A British company is about to start a project backed by the European Union to build an "underwater windmill" that will test whether the power of the sea can provide an environmentally-friendly answer to the world's energy needs.
Hampshire-based IT Power has an Ecu 1m ($ 1.1m) grant from Brussels to build the world's first full-size marine current turbine connected to a national electricity grid. It is likely to be situated in Devon or Cornwall, in south-west England.
The company's partners are the University of Kassel in Germany; ITT Flight, a Swedish turbine and generator manufacturer; and Seacore, the Cornish engineering company.
Research by the UK government suggests that tidal currents around Britain's coast could provide up to 20 per cent of the country's power if a workable and cost-effective technology were developed.
Marine current schemes work differently from wave power or estuarial barrages. They are more like an underwater version of wind farms, exploiting currents that race through underwater channels and around headlands.
The pilot scheme involves building a turbine with blades 12m to 15m in diameter to generate up to 300kW, enough to supply a small village. It will sit about 30m below the waves on a steel pile sunk into the seabed, with a cable connecting it to the National Grid.
Tidal current schemes have been slow to take off because of the difficulty of building equipment that can withstand the sea's buffeting and corrosiveness, but global warming has sparked fresh interest in renewable energy schemes that avoid burning fossil fuels.

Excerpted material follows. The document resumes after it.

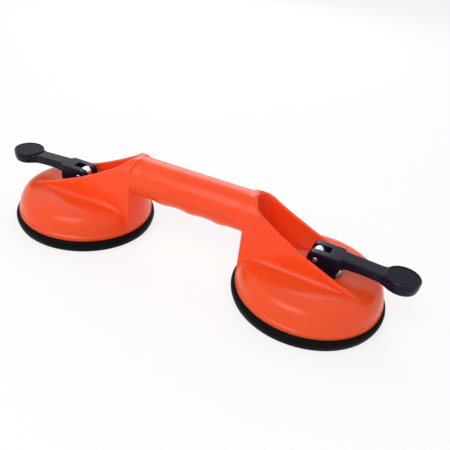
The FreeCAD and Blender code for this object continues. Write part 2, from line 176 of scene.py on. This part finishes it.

The offshore oil industry has also developed ways of engineering more durable structures and pinning them into holes drilled in the sea floor without using large amounts of concrete.
Design work starts on September 1. The turbine should be ready near the end of 2000. Oliver Paish, IT Power's senior engineer, said it was seeking backing from other companies.
IT Power needs a location near the shore where the water velocity is neither too fast nor too slow, with a grid connection close by, and which will not interfere with either shipping or coastline conservation.
Supporters believe subsea energy farms would not attract the same environmental protests as onshore wind farms, because only the transformer would show above the surface. Norwegian research, however, suggests clusters of turbines could slow currents, causing river mouths to silt up.
Commercial exploitation may be 15 years away. IT Power believes turbine clusters could generate power at about 6 pence (10c) per kilowatt hour, not far off the cost of wind power and possibly attractive enough for island communities, though nearly three times the cost of power from conventional stations. Mass production and technical advances could reduce it further.
Although IT Power's scheme may be the furthest advanced, Blue Energy of Vancouver has an ambitious plan to build a $ 100m, 30MW plant driven by currents in a channel between islands in the Philippines.
The scheme involves mounting turbines inside a steel and concrete fence, which depends on feasibility studies and government approval.